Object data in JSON
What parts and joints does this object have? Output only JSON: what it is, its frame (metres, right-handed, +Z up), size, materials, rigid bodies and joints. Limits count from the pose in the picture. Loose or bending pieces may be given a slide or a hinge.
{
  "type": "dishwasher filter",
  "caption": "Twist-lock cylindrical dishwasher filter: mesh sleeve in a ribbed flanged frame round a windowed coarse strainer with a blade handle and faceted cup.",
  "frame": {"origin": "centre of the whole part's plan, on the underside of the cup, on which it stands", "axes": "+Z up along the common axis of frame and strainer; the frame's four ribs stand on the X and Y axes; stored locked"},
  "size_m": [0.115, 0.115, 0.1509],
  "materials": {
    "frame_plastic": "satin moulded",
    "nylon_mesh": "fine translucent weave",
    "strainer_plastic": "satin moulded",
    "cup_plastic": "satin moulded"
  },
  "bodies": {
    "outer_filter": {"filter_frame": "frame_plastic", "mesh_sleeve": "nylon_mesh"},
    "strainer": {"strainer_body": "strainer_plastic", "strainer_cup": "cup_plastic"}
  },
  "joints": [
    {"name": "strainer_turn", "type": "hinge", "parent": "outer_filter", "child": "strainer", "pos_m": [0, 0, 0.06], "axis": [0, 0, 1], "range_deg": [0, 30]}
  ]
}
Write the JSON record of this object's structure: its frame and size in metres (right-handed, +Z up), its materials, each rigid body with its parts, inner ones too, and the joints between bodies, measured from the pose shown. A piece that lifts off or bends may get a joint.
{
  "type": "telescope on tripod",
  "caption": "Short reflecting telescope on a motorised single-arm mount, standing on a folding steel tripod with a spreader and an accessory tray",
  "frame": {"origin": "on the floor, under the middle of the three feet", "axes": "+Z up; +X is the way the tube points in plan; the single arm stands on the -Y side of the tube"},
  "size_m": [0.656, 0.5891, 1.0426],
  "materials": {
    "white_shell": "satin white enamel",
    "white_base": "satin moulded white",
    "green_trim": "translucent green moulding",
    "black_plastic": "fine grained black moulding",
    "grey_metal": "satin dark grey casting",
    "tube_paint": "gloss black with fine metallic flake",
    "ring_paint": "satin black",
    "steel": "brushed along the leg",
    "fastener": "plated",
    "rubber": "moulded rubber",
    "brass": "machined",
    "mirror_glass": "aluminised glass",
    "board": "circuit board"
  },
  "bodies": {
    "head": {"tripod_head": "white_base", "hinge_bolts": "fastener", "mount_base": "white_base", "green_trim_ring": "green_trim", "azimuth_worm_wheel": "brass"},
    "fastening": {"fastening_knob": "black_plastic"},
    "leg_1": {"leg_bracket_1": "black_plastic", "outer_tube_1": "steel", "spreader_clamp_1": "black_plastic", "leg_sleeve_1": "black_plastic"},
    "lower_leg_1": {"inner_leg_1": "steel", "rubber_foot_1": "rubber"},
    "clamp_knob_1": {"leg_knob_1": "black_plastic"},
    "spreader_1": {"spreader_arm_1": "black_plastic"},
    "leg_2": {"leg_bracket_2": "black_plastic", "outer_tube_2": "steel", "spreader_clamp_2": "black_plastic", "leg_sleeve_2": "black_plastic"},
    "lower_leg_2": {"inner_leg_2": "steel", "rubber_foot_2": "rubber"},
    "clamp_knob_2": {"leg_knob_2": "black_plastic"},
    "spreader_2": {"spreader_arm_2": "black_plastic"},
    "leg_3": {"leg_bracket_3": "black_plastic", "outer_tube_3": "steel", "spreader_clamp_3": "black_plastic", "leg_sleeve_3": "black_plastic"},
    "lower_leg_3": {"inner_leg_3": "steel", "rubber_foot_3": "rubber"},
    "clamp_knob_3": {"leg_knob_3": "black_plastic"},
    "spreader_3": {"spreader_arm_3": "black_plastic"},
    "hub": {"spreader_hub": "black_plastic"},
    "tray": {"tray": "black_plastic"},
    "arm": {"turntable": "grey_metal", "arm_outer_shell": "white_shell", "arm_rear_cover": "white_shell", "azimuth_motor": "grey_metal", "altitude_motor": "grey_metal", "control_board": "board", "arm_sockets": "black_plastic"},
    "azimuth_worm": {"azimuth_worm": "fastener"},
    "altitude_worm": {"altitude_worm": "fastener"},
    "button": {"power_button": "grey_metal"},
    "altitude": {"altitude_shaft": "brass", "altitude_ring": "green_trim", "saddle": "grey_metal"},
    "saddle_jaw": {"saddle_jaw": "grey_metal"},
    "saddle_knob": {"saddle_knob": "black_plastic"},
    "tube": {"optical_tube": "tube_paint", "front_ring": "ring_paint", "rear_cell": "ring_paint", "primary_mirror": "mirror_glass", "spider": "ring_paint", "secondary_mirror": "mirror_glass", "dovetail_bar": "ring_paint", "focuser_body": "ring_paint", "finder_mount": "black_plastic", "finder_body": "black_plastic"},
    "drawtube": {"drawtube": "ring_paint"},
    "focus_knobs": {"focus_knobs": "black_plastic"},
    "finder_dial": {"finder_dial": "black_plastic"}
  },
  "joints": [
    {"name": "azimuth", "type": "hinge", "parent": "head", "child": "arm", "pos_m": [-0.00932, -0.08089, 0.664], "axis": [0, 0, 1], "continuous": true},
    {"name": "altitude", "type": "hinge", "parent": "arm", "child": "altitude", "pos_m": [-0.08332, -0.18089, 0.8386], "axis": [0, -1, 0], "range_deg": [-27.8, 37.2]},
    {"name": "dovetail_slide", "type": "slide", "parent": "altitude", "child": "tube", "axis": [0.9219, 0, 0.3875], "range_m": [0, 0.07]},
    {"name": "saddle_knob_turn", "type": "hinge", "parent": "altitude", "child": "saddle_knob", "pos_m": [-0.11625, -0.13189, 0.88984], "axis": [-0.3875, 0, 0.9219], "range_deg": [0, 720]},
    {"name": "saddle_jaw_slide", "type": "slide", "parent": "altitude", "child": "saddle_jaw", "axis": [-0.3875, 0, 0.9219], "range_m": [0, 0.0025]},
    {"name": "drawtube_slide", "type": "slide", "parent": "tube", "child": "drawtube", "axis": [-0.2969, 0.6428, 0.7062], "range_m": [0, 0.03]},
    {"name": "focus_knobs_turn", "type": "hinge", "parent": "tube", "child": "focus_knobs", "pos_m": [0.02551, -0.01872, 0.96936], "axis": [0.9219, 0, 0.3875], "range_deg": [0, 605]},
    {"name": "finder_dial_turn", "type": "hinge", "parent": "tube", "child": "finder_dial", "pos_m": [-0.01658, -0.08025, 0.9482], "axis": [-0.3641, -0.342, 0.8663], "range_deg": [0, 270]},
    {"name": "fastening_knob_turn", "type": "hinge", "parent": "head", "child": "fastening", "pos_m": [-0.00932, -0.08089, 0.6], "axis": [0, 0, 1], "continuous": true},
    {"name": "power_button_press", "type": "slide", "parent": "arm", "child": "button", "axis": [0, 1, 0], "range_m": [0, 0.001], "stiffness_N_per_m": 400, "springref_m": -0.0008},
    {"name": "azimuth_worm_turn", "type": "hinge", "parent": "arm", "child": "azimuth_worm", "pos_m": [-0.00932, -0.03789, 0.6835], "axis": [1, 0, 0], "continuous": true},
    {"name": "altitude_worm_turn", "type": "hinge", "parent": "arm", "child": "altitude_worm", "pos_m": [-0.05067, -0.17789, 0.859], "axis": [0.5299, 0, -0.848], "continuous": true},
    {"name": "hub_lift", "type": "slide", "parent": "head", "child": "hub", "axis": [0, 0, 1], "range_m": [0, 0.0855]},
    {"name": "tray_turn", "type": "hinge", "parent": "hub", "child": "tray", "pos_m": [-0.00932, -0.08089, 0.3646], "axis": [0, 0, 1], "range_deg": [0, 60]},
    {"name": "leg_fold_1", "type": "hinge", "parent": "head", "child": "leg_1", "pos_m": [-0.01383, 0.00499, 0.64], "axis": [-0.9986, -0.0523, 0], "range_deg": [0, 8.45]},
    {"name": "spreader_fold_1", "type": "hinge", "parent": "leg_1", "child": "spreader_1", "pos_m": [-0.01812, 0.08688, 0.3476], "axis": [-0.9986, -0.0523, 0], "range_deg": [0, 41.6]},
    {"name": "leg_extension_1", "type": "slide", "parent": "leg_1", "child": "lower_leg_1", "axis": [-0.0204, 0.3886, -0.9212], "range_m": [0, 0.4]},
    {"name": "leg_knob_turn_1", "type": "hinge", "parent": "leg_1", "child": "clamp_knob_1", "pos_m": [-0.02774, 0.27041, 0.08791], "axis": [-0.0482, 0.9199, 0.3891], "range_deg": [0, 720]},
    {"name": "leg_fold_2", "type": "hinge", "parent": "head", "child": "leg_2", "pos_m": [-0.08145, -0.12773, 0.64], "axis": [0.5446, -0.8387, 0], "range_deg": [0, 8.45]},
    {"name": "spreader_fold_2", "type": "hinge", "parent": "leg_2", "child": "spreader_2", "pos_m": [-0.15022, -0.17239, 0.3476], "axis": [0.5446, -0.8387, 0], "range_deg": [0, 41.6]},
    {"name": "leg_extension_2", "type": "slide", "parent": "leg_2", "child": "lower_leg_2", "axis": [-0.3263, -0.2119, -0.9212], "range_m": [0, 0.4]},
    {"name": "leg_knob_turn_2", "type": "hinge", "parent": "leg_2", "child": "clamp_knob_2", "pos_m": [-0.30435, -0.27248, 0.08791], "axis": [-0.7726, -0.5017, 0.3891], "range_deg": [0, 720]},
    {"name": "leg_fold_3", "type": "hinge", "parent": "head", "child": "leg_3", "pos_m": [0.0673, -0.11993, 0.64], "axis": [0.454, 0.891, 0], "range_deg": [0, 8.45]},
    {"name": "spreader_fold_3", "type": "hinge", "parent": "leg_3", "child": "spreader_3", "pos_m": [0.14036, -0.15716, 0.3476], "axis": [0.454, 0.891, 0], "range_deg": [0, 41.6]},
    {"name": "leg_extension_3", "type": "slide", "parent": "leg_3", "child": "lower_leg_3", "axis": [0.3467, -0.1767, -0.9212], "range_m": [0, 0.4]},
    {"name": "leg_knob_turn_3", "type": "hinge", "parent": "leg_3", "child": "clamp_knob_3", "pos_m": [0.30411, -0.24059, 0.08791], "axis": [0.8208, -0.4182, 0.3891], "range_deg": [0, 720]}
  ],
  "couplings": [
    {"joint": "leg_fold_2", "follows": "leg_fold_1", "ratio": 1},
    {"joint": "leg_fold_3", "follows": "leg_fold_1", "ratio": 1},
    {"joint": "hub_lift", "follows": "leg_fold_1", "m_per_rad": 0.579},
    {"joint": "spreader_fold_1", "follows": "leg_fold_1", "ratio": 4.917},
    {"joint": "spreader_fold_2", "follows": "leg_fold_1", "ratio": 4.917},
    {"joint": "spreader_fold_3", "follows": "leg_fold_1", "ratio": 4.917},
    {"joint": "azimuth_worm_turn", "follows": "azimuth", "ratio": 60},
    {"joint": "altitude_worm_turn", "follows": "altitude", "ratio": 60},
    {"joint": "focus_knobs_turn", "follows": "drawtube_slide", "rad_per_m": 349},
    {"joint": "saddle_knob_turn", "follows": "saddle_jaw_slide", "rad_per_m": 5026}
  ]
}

◆ **WHAT THE TASK ASKS**: From the data above, copy each line that holds "with".

◆ **RESULT BELOW**:
  "caption": "Twist-lock cylindrical dishwasher filter: mesh sleeve in a ribbed flanged frame round a windowed coarse strainer with a blade handle and faceted cup.",
Write the JSON record of this object's structure: its frame and size in metres (right-handed, +Z up), its materials, each rigid body with its parts, inner ones too, and the joints between bodies, measured from the pose shown. A piece that lifts off or bends may get a joint.
  "caption": "Short reflecting telescope on a motorised single-arm mount, standing on a folding steel tripod with a spreader and an accessory tray",
    "tube_paint": "gloss black with fine metallic flake",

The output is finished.